In order to qualify for a Perkins loan (a fixed, low-interest rate loan), you must be able to demonstrate serious financial need. Subsidized Stafford loans are also an option for students who demonstrate financial need. Students who do not qualify for a subsidized loan (meaning the government pays the interest while you are in school) may still qualify for an unsubsidized loan. Although payments will not be due until after you graduate, you will be responsible for the interest that accrues while you are studying. It may be possible to receive more financial aid through the government if you are separated from your parents’ assets and you are no longer claimed as a dependent on their income taxes.

Many private loans from banks and other financial institutions are often not forgivable, and they tend to have a higher interest rate. While the government has an interest in promoting education, the banks are typically more concerned about making money. There are programs, however, that will forgive loans regardless of their type.

How to Get Loans Forgiven

One of the best ways to get loans forgiven is to choose a career that is desperately needed in poor and under-serviced areas. By agreeing to work as a teacher, doctor, nurse or other qualifying career in areas such as inner cities and Native American reservations, you can qualify to have a portion of your federal loans forgiven for each year you work. Peace Corps volunteers can also have a portion of their Perkins loans forgiven by volunteering overseas in developing countries.

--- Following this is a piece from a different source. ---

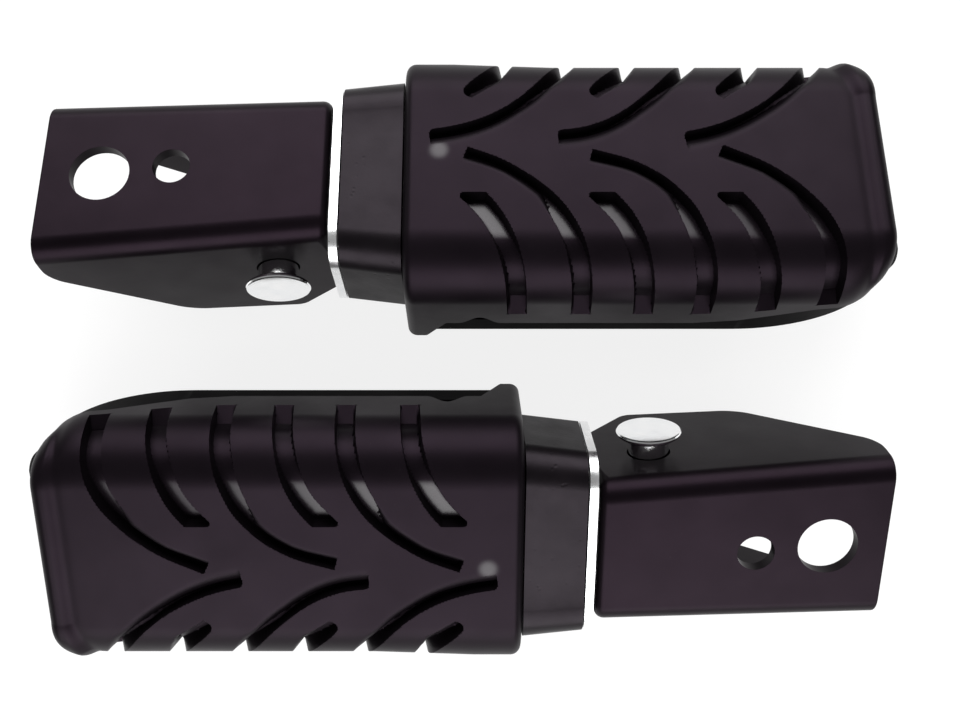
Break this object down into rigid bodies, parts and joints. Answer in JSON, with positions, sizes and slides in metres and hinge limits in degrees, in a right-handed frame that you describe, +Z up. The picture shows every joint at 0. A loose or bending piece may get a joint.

Programs such as AmeriCorps offer educational grants upon completion that may be used for future study or to pay back existing loans, regardless of the type of loan. Many other public service programs have loan repayment programs for qualifying employees. Requirements and regulations vary greatly, so it is best to contact the program directly to discuss loan forgiveness or repayment options.

Some universities offer forgivable loans to students they deem exceptional candidates to become future professors at the school. Typically, a percentage of the loan is forgiven after each year of teaching at the university. A word of caution: receiving a forgivable loan from the university is NOT a guarantee they will hire you after you complete your degree.

By doing a bit of research before starting your degree and being willing to work in under-served areas or in public service positions, you may be able to get a portion of your debt forgiven and make obtaining your graduate degree a bit more affordable.